PROVIDED DATA:
++++++++++++++++++++

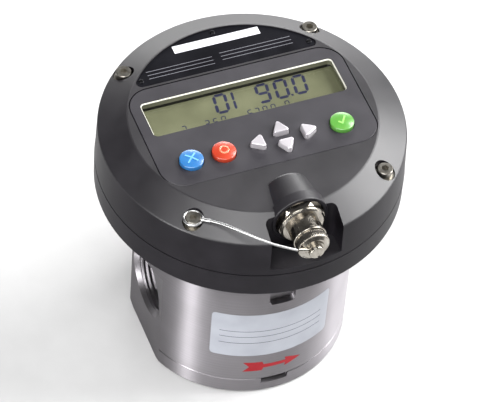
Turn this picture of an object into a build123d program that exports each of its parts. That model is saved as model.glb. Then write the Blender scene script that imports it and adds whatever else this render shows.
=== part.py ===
from build123d import *
import math
import os

# Oval-rotor flow meter with an electronic display head. Millimetres, +Z up.
# The origin is the centre of the bottom face. +X is the direction of flow, through two
# threaded ports on one axis. -Y is the front, where the connector and the body label are.

# Meter body and its bottom cover
BODY_R = 51.0
BODY_TOP = 101.0
COVER_H = 10.0
FLAT_DEPTH = 4.0  # how far the port flats are milled in from the round body
FLAT_TOP = 62.0
EDGE_CHAMFER = 1.5
JOINT_CHAMFER = 0.4

# Ports: tapping bore of a G 1 pipe thread
PORT_Z = 37.5
PORT_R = 15.15
PORT_MOUTH_R = 17.2
PORT_DEPTH = 18.0
CHANNEL_R = 11.0

# Measuring chamber and rotors
CHAMBER_WALL = 12.75  # between the outside of the body and the reach of a rotor
SHAFT_SHARE = 1.642857  # distance of the shafts as a share of half a rotor's long axis
CHAMBER_H = 46.0
CHAMBER_GAP = 0.3
ROTOR_GAP = 0.15  # each rotor stands back by this from the meshing outline
ROTOR_END_GAP = 0.3
TOOTH_COUNT = 40
TOOTH_DEPTH = 1.5
GROOVE_WIDTH = 1.7
SHAFT_R = 4.0
SHAFT_SEAT = 5.0
SHAFT_END_ROOM = 0.2
SHAFT_CHAMFER = 0.5
BUSH_WALL = 2.0
BUSH_L = 12.0
RUNNING_GAP = 0.06
MAGNET_R = 2.0
MAGNET_L = 4.0

# Chamber seal and cover screws
SEAL_OUTSET = 2.9  # from the reach of a rotor to the middle of the seal
SEAL_WIDTH = 2.2
SEAL_DEPTH = 1.6
COVER_BOLT_INSET = 7.0
COVER_BOLT_ANGLES = [30, 60, 120, 150, 210, 240, 300, 330]
M5_HEAD_R = 4.25
M5_HEAD_H = 5.0
M5_SHANK_R = 2.1
M5_CLEAR_R = 2.75
M5_KEY = 4.0  # across the flats of the hexagon socket
HEAD_CLEAR = 0.4
THREAD_CLEAR = 0.05
COVER_SCREW_L = 17.0
PRY_NOTCH_W = 13.0
PRY_NOTCH_H = 3.5
PRY_NOTCH_DEPTH = 2.6
PRY_NOTCH_X = -1.2

# Hollow in the top of the body, with the pickup that reads the rotor magnets
HOLLOW_ROOM = 4.25  # round the flange of the pickup
HOLLOW_ABOVE = 20.0  # its floor above the top of the chamber
FRONT_POCKET_W = 12.4
FRONT_POCKET_X = -1.0
FRONT_POCKET_H = 36.5
FRONT_POCKET_DEPTH = 3.2
FRONT_POCKET_CORNER_R = 2.0
PICKUP_R = 6.0
PICKUP_FLANGE_R = 8.5
PICKUP_WALL = 5.0  # metal left between the pickup and the chamber
PICKUP_SCREW_X = 12.0
PICKUP_SCREW_L = 8.0
PICKUP_FLANGE_T = 3.0
PICKUP_STEM = 4.0
PICKUP_STEP = 1.0  # what its stem is slimmer by
EAR_MARGIN = 1.5
M3_HEAD_R = 2.75
M3_HEAD_H = 3.0
M3_SHANK_R = 1.25
M3_CLEAR_R = 1.55
M3_KEY = 2.5
SCREW_END_ROOM = 2.0  # what a tapped hole is deeper than its screw

# Head base, the lower moulding
HEAD_R = 70.0
SKIRT_DROP = 4.0  # how far the head reaches down over the body
BASE_H = 13.0
SKIRT_FILLET = 1.0
DRAFT = 0.1
WALL = 3.2
BASE_FLOOR = 3.5
BASE_HOLE_INSET = 6.0  # ledge of the base over the hollow of the body
COLLAR_GAP = 0.15
COLLAR_WALL = 2.0
RIB_COUNT = 24
RIB_W = 1.8
RIB_DROP = 3.0
BASE_BOLT_INSET = 10.0
BASE_BOLT_ANGLES = [45, 135, 225, 315]
BASE_SCREW_L = 16.0
BODY_SEAL_INSET = 4.5
BODY_SEAL_W = 2.4
BODY_SEAL_H = 1.0

# Head housing, the upper moulding
GASKET_H = 0.6
GASKET_INSET = 0.6
SIDE_DRAFT = 0.9  # what the side wall leans in up to the shoulder
SIDE_H = 19.4
BEVEL_RUN = 13.2
BEVEL_H = 7.0
CEILING = 4.0
SHOULDER_FILLET = 1.2
PLATEAU_CHAMFER = 0.35
CORNER_DROP = 1.9  # of the hollow's upper corner below the shoulder
HEAD_SCREW_INSET = 6.36
WELL_R = 4.7
WELL_DEPTH = 7.4
POST_R = 5.2
M4_HEAD_R = 3.5
M4_HEAD_H = 4.0
M4_SHANK_R = 1.95
M4_CLEAR_R = 2.25
M4_KEY = 3.0
HEAD_SCREW_L = 25.0
WASHER_R = 4.4
WASHER_H = 0.8
INSERT_R = 2.9
INSERT_L = 6.8

# Display panel. What lies in its plane is given as a share of half its width.
PANEL_H_SHARE = 59.0 / 51
PANEL_CORNER_SHARE = 11.0 / 51
PANEL_FLANGE_H = 2.5
PANEL_CHAMFER = 0.3
PANEL_BODY_H = 9.0
PANEL_LEDGE = 2.2
PANEL_WALL = 0.9
KEY_ROOM_CORNER_R = 4.0
SEAM = 0.3
PANEL_MARGIN = 4.9  # from the edge of the plateau to the sides of the panel
WINDOW_W_SHARE = 92.0 / 51
WINDOW_H_SHARE = 20.6 / 51
WINDOW_Y_SHARE = 11.5 / 51
WINDOW_CORNER_R = 2.2
WINDOW_RECESS = 4.0
LENS_H = 1.5
LENS_LIP = 1.2
GLASS_H = 3.0
CONTACT_EDGE = 1.2
STACK_GAP = 0.2
KEY_PLATE = 4.6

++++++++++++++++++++

EXERCISE AIM: Write out, exactly and with nothing else, the lines of the listing above from its first line through the line with "# threaded ports".

REPLY TO THE EXERCISE:
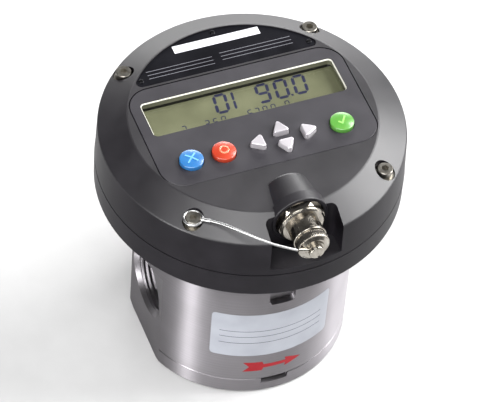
Turn this picture of an object into a build123d program that exports each of its parts. That model is saved as model.glb. Then write the Blender scene script that imports it and adds whatever else this render shows.
=== part.py ===
from build123d import *
import math
import os

# Oval-rotor flow meter with an electronic display head. Millimetres, +Z up.
# The origin is the centre of the bottom face. +X is the direction of flow, through two
# threaded ports on one axis. -Y is the front, where the connector and the body label are.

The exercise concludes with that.